Environmental groups are correct about some things. Pellet mills have real, negative impacts on people who live near them – we chose to lead our story with someone who has had a mill plopped basically in her backyard. And while the industry claims to provide an incentive for land owners to grow forests, this mostly means pine plantations, even if the original forest was diverse hardwood. If you can grow pine trees and cut them in 14 years or grow hardwood trees and cut them in 80 years, it’s pretty obvious which you are going to choose.

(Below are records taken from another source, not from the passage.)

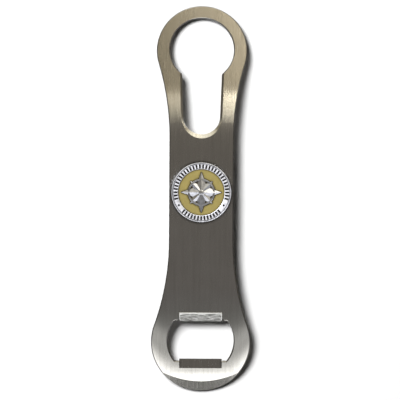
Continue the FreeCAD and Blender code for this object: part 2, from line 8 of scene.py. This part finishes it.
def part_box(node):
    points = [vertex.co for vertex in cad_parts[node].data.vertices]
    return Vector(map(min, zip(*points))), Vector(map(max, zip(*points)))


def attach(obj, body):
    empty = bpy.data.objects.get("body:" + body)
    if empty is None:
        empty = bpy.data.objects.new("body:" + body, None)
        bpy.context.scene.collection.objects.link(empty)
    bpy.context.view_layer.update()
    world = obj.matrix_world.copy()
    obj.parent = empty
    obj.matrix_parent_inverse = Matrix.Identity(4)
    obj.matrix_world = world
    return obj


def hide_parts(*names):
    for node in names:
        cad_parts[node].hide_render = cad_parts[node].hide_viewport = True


# The looks of a bottle opener with a souvenir medallion, and a studio to see it in. The plate, the enamels
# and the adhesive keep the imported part's meshes. The medallion's casting gets two finer meshes.

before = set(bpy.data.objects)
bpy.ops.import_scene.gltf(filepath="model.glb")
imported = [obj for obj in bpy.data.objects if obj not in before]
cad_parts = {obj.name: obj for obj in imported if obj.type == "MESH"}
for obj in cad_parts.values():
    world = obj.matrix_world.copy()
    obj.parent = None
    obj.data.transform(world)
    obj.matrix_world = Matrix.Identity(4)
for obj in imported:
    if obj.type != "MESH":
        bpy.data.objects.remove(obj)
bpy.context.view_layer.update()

MM = 0.001

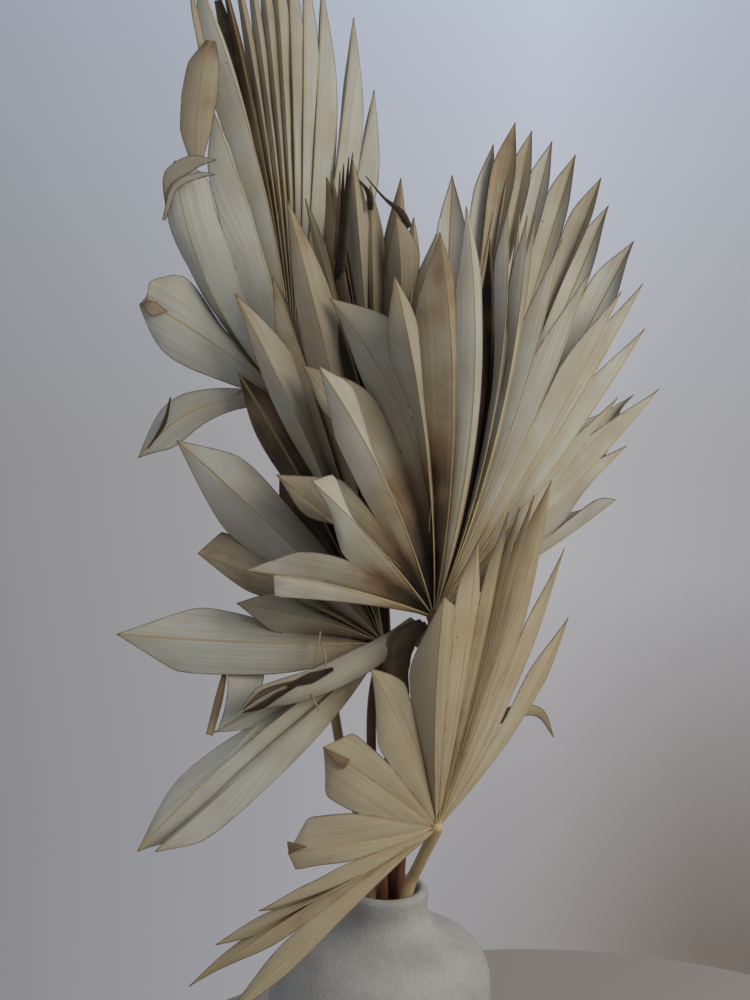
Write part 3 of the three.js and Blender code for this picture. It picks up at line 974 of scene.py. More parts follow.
@dataclass(frozen=True)
class DriedPalmBlade:
    """Fan palm blade, dried in the sun and cut to shape with scissors."""

    # A dry cuticle without wax is matt, and the veins under it give a silky grain along each segment. Folds
    # crack to orange brown, cut margins dry to a thin dark line, and the thin blade lets some light through.
    # Near the hub the blade, and its folds there above all, is darkened as painted shade where the pleats
    # shade each other.
    name: str
    pale: str = "#bdbbae"
    tan: str = "#a8987b"
    russet: str = "#8a7054"
    brown: str = "#564832"
    # The darkest stage is painted shadow, for leaf in deep shade.
    black: str = "#1d1710"
    rib: str = "#a8936a"
    margin: str = "#5c462c"
    crack: str = "#8a5a35"
    cracked: float = 0.5
    # Darkening toward the hub and in its folds: partly real browning at the base, largely painted shade.
    stained: float = 0.3
    translucent: float = 0.3
    roughness: float = 0.72
    gloss: float = 0.3
    specks: Specks = Specks("#54402a", cell_mm=15.0, rarest=0.6, radius=0.06, cover=0.7)
    # The real veins are about 0.3 mm apart, too fine to show in the render, so they are drawn 1.2 mm apart.
    vein_spacing_mm: float = 1.2
    vein_length_mm: float = 170.0
    band_spacing_mm: float = 6.0
    band_length_mm: float = 170.0 / 0.3
    blotch_mm: float = 42.0
    ragged_mm: float = 1000 / 260
    vein_relief_mm: float = 0.25
    # How far from a fold the painted fold shade reaches.
    folded_mm: float = 9.0
    rib_mm: tuple[float, float] = (0.5, 1.3)

    def build(self) -> bpy.types.Material:
        """Makes the material.

        Returns:
            The material.
        """
        material = bpy.data.materials.new(self.name)
        add = emptied(material)
        wear = add("Attribute", output="Color", attribute_name=TONE_AND_SHADE_MAP)
        share = wear.node.outputs["Alpha"]
        tone, margin, valley = add("SeparateColor", {0: wear}).node.outputs
        grain = add("UVMap", uv_map=GRAIN_MAP)
        place = add("TexCoord", output="Object")
        across = add("SeparateXYZ", {0: grain})
        rib_gap = add("Math", {0: across}, operation="ABSOLUTE")

        along_grain = []
        for spacing, length in (
            (self.vein_spacing_mm, self.vein_length_mm), (self.band_spacing_mm, self.band_length_mm)
        ):
            stretch = (1000 / spacing, 1000 / length, 1.0)
            along_grain.append(add("VectorMath", {0: grain, 1: stretch}, operation="MULTIPLY"))
        veins, bands, blotches, ragged = (
            add("TexNoise", {"Vector": vector, "Scale": scale, "Detail": detail}, "Fac")
            for vector, scale, detail in (
                (along_grain[0], 1.0, 3.0),
                (along_grain[1], 1.0, 2.0),
                (place, 1000 / self.blotch_mm, 4.0),
                (place, 1000 / self.ragged_mm, 3.0),
            )
        )

        # Painted shade near the hub: the folds there darken strongly, and the first third of each segment
        # darkens as a whole, partly as real browning.
        fold_shade = add("MapRange", {0: valley, 1: 0.0, 2: self.folded_mm, 3: 1.0, 4: 0.0})
        deep = add("MapRange", {0: share, 1: 0.1, 2: 0.6, 3: self.stained * 1.4, 4: 0.0})
        dryness = add("Math", {0: fold_shade, 1: deep, 2: tone}, operation="MULTIPLY_ADD")
        for source, low, high, at_low, at_high in (
            (blotches, 0.3, 0.75, -0.16, 0.22),
            (bands, 0.3, 0.75, -0.05, 0.06),
            (share, 0.0, 0.34, self.stained, 0.0),
            (share, 0.88, 1.0, 0.0, 0.16),
        ):
            drier = add("MapRange", {0: source, 1: low, 2: high, 3: at_low, 4: at_high})
            dryness = add("Math", {0: dryness, 1: drier}, operation="ADD")
        colour, reached = linear(self.pale), 0.0
        stages = ((0.54, self.tan), (0.74, self.russet), (0.96, self.brown), (1.35, self.black))
        for until, shade in stages:
            dried = add("MapRange", {0: dryness, 1: reached, 2: until})
            colour = add("Mix", {0: dried, 6: colour, 7: linear(shade)}, 2, data_type="RGBA")
            reached = until
        vein_shade = add("MapRange", {0: veins, 1: 0.3, 2: 0.7, 3: 0.86, 4: 1.1})
        colour = add("Mix", {0: 1.0, 6: colour, 7: vein_shade}, 2, data_type="RGBA", blend_type="MULTIPLY")

        rib_from, rib_to = (reach * MM for reach in self.rib_mm)
        rib_line = add("MapRange", {0: rib_gap, 1: rib_from, 2: rib_to, 3: 0.75, 4: 0.0})
        margin_reach = add("MapRange", {0: ragged, 1: 0.35, 2: 0.7, 3: 0.7, 4: 1.7})
        margin_line = add("MapRange", {0: margin, 1: 0.1, 2: margin_reach, 3: 0.9, 4: 0.0})
        crack_reach = add("MapRange", {0: ragged, 1: 0.35, 2: 0.75, 3: 0.4, 4: 2.6})
        crack_line = add("MapRange", {0: valley, 1: 0.0, 2: crack_reach, 3: 1.0, 4: 0.0})
        crack_where = add("MapRange", {0: blotches, 1: 0.42, 2: 0.6, 3: 0.15, 4: self.cracked})
        cracks = add("Math", {0: crack_line, 1: crack_where}, operation="MULTIPLY")
        for cover, shade in ((rib_line, self.rib), (margin_line, self.margin), (cracks, self.crack)):
            colour = add("Mix", {0: cover, 6: colour, 7: linear(shade)}, 2, data_type="RGBA")
        colour = self.specks.over(add, place, colour)

        relief = add("Math", {0: veins, 1: ragged}, operation="ADD")
        bump = add("Bump", {"Strength": 0.35, "Distance": self.vein_relief_mm * MM, "Height": relief})
        looks = {"Base Color": colour, "Roughness": self.roughness, "Specular IOR Level": self.gloss}
        skin = add("BsdfPrincipled", {**looks, "Normal": bump})
        through = add("BsdfTranslucent", {0: colour, 1: bump})
        mixed = add("MixShader", {0: self.translucent, 1: skin, 2: through})
        add("OutputMaterial", {0: mixed})
        return material


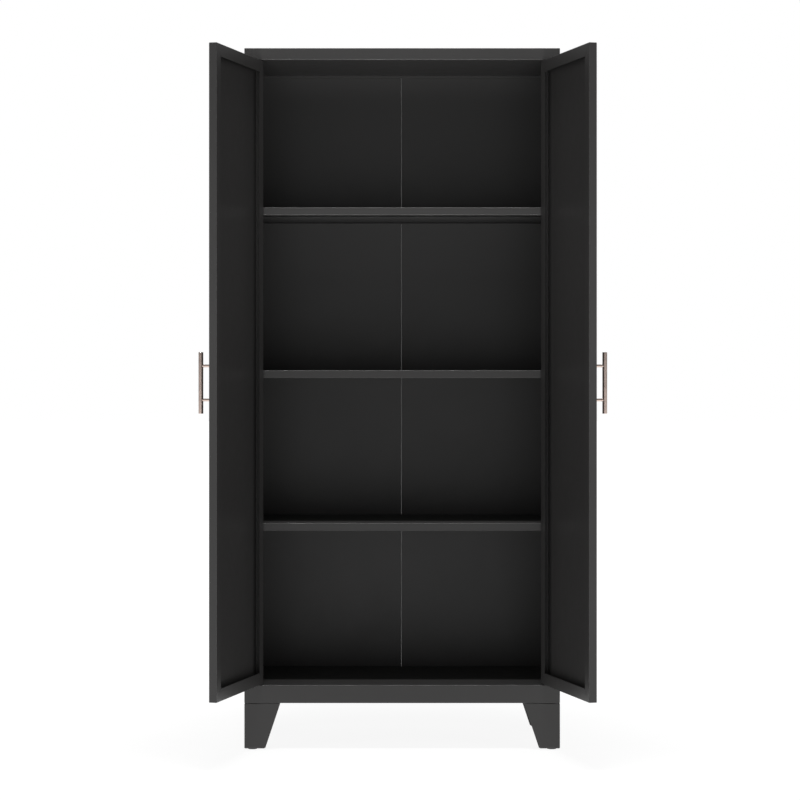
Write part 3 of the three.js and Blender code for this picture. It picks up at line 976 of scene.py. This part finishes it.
@dataclass
class PanelScrews:
    """The screws that hold the flat-packed panels together."""

    envelope: Envelope
    flange_middle: float = 10 * MM
    edge_middle: float = 15 * MM
    end_margin: float = 60 * MM
    flange_count: int = 7
    row_count: int = 4

    def build(self) -> None:
        """Makes every row of screws."""
        box = self.envelope
        outwards = Matrix.Rotation(-math.pi / 2, 4, "X")
        upright = outwards @ Matrix.Rotation(-math.pi / 2, 4, "Z")
        tall = box.rail - box.floor - 2 * self.end_margin
        deep = box.back - box.front - 2 * self.end_margin
        sheet_back = box.back - SHEET - GAP
        spaces = self.row_count - 1
        for seed, (word, side) in enumerate(SIDES):
            column = side * (box.half_width - self.flange_middle)
            place = Matrix.Translation((column, box.back, box.floor + self.end_margin)) @ upright
            row = ScrewRow(self.flange_count, tall / (self.flange_count - 1), seed)
            row.build(f"{word}_rear_flange_screws", place)
            first = column if side < 0 else self.end_margin / 2
            across = (box.half_width - self.flange_middle - self.end_margin / 2) / spaces
            edges = (("base", box.base + self.edge_middle), ("top", box.top - self.edge_middle))
            for edge, level in edges:
                place = Matrix.Translation((first, sheet_back, level)) @ outwards
                row = ScrewRow(self.row_count, across, BACK_SEED + seed)
                row.build(f"{word}_back_{edge}_screws", place)
            along = Matrix.Rotation(math.pi / 2, 4, "Z")
            tabs = (
                ("lower", box.floor + GAP + SHEET, along),
                ("upper", box.rail - GAP - SHEET, along @ Matrix.Rotation(math.pi, 4, "X")),
            )
            for tab, level, turn in tabs:
                place = Matrix.Translation((column, box.front + self.end_margin, level)) @ turn
                row = ScrewRow(self.row_count, deep / spaces, TAB_SEED + seed)
                row.build(f"{word}_{tab}_tab_screws", place)


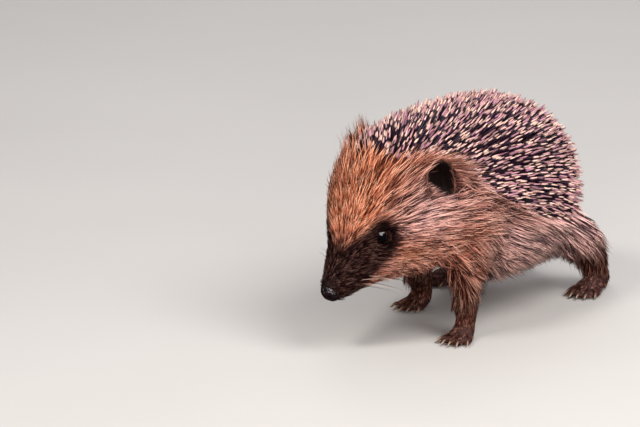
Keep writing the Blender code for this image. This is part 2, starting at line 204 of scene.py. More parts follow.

Perhaps the most questionable claim is that wood pellets provide carbon-neutral energy. It’s odd that so much of Europe, which has a reputation (not always deserved) of being an environmental leader, has taken such a naive approach to this aspect of climate policy, while US policy makers have been much more rigorous and skeptical. On one of many long drives I took for this story, it occurred to me that if, as a society, we really wanted to reduce carbon dioxide emissions, we would have already expanded the one reliable, carbon-free, 24/7 energy source that’s ready to use at scale today: nuclear power. That we’re instead trying to convince ourselves that cutting trees in one place and burning them in another is somehow tackling climate change is one indication – certainly not the only one – that we are not really taking the climate problem seriously and making the hard choices that need to be made.
Pellets are certainly not wiping out forests, and they’re also certainly not saving the climate. They are creating a lot of confusion and generating a lot of emotions. I hope my story was able to cut through some of the fog and move the conversation forward.